Data rows:

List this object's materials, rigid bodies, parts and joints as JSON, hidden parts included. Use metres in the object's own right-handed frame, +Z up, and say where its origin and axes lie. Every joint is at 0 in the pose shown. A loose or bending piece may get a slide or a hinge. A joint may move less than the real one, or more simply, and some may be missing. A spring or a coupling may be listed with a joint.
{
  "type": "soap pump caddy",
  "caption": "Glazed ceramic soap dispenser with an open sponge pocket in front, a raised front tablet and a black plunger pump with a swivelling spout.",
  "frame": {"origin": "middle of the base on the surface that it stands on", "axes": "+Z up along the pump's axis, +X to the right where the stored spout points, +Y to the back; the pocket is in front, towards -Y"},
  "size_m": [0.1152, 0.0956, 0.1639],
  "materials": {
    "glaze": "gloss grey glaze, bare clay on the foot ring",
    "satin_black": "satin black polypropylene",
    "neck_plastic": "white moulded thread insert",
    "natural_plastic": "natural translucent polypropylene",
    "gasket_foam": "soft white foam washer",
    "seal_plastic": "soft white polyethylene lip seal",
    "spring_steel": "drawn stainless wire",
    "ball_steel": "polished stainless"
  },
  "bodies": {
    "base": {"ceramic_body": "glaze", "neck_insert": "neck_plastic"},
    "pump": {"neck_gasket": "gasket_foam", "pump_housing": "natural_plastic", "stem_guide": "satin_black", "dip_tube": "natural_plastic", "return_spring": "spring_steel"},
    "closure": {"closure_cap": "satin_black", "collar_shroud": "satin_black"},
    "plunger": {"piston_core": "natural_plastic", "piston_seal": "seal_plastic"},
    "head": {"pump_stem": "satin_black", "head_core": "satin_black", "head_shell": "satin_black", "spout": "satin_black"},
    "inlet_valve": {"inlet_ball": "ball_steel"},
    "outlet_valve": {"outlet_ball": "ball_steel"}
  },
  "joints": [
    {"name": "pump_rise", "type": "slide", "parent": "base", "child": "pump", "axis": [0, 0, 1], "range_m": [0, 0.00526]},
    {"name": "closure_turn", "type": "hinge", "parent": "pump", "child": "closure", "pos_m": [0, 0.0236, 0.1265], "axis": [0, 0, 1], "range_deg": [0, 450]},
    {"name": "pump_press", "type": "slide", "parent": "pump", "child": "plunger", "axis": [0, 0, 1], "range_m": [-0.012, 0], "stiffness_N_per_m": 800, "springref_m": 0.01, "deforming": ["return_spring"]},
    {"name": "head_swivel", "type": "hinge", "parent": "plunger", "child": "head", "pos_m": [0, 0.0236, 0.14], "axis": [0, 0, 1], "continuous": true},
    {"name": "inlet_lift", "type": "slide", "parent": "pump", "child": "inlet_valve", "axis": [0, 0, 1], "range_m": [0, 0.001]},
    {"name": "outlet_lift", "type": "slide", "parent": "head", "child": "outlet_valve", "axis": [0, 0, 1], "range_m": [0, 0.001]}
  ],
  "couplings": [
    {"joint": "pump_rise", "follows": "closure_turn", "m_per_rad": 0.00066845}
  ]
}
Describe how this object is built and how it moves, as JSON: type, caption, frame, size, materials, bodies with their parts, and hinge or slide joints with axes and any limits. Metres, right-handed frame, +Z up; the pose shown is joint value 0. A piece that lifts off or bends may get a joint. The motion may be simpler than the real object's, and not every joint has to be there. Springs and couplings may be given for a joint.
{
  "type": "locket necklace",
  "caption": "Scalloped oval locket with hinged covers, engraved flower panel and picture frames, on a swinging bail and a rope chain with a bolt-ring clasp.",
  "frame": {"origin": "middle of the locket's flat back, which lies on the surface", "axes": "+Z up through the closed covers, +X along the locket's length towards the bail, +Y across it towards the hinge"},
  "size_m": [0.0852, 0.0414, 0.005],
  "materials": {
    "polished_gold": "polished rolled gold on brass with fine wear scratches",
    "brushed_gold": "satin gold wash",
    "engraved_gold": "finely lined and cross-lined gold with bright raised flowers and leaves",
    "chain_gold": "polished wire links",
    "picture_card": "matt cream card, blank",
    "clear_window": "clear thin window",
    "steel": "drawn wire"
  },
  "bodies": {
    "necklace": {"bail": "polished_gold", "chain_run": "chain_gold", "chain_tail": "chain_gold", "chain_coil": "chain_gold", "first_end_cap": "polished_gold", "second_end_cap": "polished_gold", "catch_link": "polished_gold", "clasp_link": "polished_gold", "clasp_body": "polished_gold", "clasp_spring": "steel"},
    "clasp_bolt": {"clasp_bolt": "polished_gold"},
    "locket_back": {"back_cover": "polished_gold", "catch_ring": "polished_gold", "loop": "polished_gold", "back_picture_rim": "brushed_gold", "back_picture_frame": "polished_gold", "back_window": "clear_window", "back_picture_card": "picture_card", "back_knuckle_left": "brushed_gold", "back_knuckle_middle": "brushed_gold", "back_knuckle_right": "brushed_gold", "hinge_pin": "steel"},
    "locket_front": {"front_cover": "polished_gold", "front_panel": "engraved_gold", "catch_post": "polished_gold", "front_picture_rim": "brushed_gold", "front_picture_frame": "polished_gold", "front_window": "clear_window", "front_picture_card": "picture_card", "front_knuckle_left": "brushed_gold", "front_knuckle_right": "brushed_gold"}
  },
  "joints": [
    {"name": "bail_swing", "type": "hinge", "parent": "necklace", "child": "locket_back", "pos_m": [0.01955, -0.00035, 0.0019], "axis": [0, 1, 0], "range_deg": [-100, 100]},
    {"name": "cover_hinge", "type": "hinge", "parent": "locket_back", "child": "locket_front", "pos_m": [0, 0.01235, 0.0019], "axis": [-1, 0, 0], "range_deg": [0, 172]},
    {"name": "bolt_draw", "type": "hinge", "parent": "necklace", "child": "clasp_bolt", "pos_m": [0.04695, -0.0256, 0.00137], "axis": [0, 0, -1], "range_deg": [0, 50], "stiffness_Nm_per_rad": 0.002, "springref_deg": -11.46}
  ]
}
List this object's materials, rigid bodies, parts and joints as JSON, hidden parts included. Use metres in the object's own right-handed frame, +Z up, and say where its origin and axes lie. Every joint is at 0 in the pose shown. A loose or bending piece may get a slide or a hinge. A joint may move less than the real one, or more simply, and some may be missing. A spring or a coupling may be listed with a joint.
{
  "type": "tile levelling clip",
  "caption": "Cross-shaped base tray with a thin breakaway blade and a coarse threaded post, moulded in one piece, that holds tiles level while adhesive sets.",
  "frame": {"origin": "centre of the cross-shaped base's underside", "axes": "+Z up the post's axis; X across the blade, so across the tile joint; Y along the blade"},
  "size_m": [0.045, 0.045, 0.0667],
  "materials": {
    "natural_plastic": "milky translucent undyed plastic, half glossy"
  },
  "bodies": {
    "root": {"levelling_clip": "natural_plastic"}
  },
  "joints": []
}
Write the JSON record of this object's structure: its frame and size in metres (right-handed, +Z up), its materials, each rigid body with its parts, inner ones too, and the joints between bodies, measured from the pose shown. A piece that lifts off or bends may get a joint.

Challenge: Each entry above is to be printed again exactly.

Full solution:
List this object's materials, rigid bodies, parts and joints as JSON, hidden parts included. Use metres in the object's own right-handed frame, +Z up, and say where its origin and axes lie. Every joint is at 0 in the pose shown. A loose or bending piece may get a slide or a hinge. A joint may move less than the real one, or more simply, and some may be missing. A spring or a coupling may be listed with a joint.
{
  "type": "soap pump caddy",
  "caption": "Glazed ceramic soap dispenser with an open sponge pocket in front, a raised front tablet and a black plunger pump with a swivelling spout.",
  "frame": {"origin": "middle of the base on the surface that it stands on", "axes": "+Z up along the pump's axis, +X to the right where the stored spout points, +Y to the back; the pocket is in front, towards -Y"},
  "size_m": [0.1152, 0.0956, 0.1639],
  "materials": {
    "glaze": "gloss grey glaze, bare clay on the foot ring",
    "satin_black": "satin black polypropylene",
    "neck_plastic": "white moulded thread insert",
    "natural_plastic": "natural translucent polypropylene",
    "gasket_foam": "soft white foam washer",
    "seal_plastic": "soft white polyethylene lip seal",
    "spring_steel": "drawn stainless wire",
    "ball_steel": "polished stainless"
  },
  "bodies": {
    "base": {"ceramic_body": "glaze", "neck_insert": "neck_plastic"},
    "pump": {"neck_gasket": "gasket_foam", "pump_housing": "natural_plastic", "stem_guide": "satin_black", "dip_tube": "natural_plastic", "return_spring": "spring_steel"},
    "closure": {"closure_cap": "satin_black", "collar_shroud": "satin_black"},
    "plunger": {"piston_core": "natural_plastic", "piston_seal": "seal_plastic"},
    "head": {"pump_stem": "satin_black", "head_core": "satin_black", "head_shell": "satin_black", "spout": "satin_black"},
    "inlet_valve": {"inlet_ball": "ball_steel"},
    "outlet_valve": {"outlet_ball": "ball_steel"}
  },
  "joints": [
    {"name": "pump_rise", "type": "slide", "parent": "base", "child": "pump", "axis": [0, 0, 1], "range_m": [0, 0.00526]},
    {"name": "closure_turn", "type": "hinge", "parent": "pump", "child": "closure", "pos_m": [0, 0.0236, 0.1265], "axis": [0, 0, 1], "range_deg": [0, 450]},
    {"name": "pump_press", "type": "slide", "parent": "pump", "child": "plunger", "axis": [0, 0, 1], "range_m": [-0.012, 0], "stiffness_N_per_m": 800, "springref_m": 0.01, "deforming": ["return_spring"]},
    {"name": "head_swivel", "type": "hinge", "parent": "plunger", "child": "head", "pos_m": [0, 0.0236, 0.14], "axis": [0, 0, 1], "continuous": true},
    {"name": "inlet_lift", "type": "slide", "parent": "pump", "child": "inlet_valve", "axis": [0, 0, 1], "range_m": [0, 0.001]},
    {"name": "outlet_lift", "type": "slide", "parent": "head", "child": "outlet_valve", "axis": [0, 0, 1], "range_m": [0, 0.001]}
  ],
  "couplings": [
    {"joint": "pump_rise", "follows": "closure_turn", "m_per_rad": 0.00066845}
  ]
}
Describe how this object is built and how it moves, as JSON: type, caption, frame, size, materials, bodies with their parts, and hinge or slide joints with axes and any limits. Metres, right-handed frame, +Z up; the pose shown is joint value 0. A piece that lifts off or bends may get a joint. The motion may be simpler than the real object's, and not every joint has to be there. Springs and couplings may be given for a joint.
{
  "type": "locket necklace",
  "caption": "Scalloped oval locket with hinged covers, engraved flower panel and picture frames, on a swinging bail and a rope chain with a bolt-ring clasp.",
  "frame": {"origin": "middle of the locket's flat back, which lies on the surface", "axes": "+Z up through the closed covers, +X along the locket's length towards the bail, +Y across it towards the hinge"},
  "size_m": [0.0852, 0.0414, 0.005],
  "materials": {
    "polished_gold": "polished rolled gold on brass with fine wear scratches",
    "brushed_gold": "satin gold wash",
    "engraved_gold": "finely lined and cross-lined gold with bright raised flowers and leaves",
    "chain_gold": "polished wire links",
    "picture_card": "matt cream card, blank",
    "clear_window": "clear thin window",
    "steel": "drawn wire"
  },
  "bodies": {
    "necklace": {"bail": "polished_gold", "chain_run": "chain_gold", "chain_tail": "chain_gold", "chain_coil": "chain_gold", "first_end_cap": "polished_gold", "second_end_cap": "polished_gold", "catch_link": "polished_gold", "clasp_link": "polished_gold", "clasp_body": "polished_gold", "clasp_spring": "steel"},
    "clasp_bolt": {"clasp_bolt": "polished_gold"},
    "locket_back": {"back_cover": "polished_gold", "catch_ring": "polished_gold", "loop": "polished_gold", "back_picture_rim": "brushed_gold", "back_picture_frame": "polished_gold", "back_window": "clear_window", "back_picture_card": "picture_card", "back_knuckle_left": "brushed_gold", "back_knuckle_middle": "brushed_gold", "back_knuckle_right": "brushed_gold", "hinge_pin": "steel"},
    "locket_front": {"front_cover": "polished_gold", "front_panel": "engraved_gold", "catch_post": "polished_gold", "front_picture_rim": "brushed_gold", "front_picture_frame": "polished_gold", "front_window": "clear_window", "front_picture_card": "picture_card", "front_knuckle_left": "brushed_gold", "front_knuckle_right": "brushed_gold"}
  },
  "joints": [
    {"name": "bail_swing", "type": "hinge", "parent": "necklace", "child": "locket_back", "pos_m": [0.01955, -0.00035, 0.0019], "axis": [0, 1, 0], "range_deg": [-100, 100]},
    {"name": "cover_hinge", "type": "hinge", "parent": "locket_back", "child": "locket_front", "pos_m": [0, 0.01235, 0.0019], "axis": [-1, 0, 0], "range_deg": [0, 172]},
    {"name": "bolt_draw", "type": "hinge", "parent": "necklace", "child": "clasp_bolt", "pos_m": [0.04695, -0.0256, 0.00137], "axis": [0, 0, -1], "range_deg": [0, 50], "stiffness_Nm_per_rad": 0.002, "springref_deg": -11.46}
  ]
}
List this object's materials, rigid bodies, parts and joints as JSON, hidden parts included. Use metres in the object's own right-handed frame, +Z up, and say where its origin and axes lie. Every joint is at 0 in the pose shown. A loose or bending piece may get a slide or a hinge. A joint may move less than the real one, or more simply, and some may be missing. A spring or a coupling may be listed with a joint.
{
  "type": "tile levelling clip",
  "caption": "Cross-shaped base tray with a thin breakaway blade and a coarse threaded post, moulded in one piece, that holds tiles level while adhesive sets.",
  "frame": {"origin": "centre of the cross-shaped base's underside", "axes": "+Z up the post's axis; X across the blade, so across the tile joint; Y along the blade"},
  "size_m": [0.045, 0.045, 0.0667],
  "materials": {
    "natural_plastic": "milky translucent undyed plastic, half glossy"
  },
  "bodies": {
    "root": {"levelling_clip": "natural_plastic"}
  },
  "joints": []
}
Write the JSON record of this object's structure: its frame and size in metres (right-handed, +Z up), its materials, each rigid body with its parts, inner ones too, and the joints between bodies, measured from the pose shown. A piece that lifts off or bends may get a joint.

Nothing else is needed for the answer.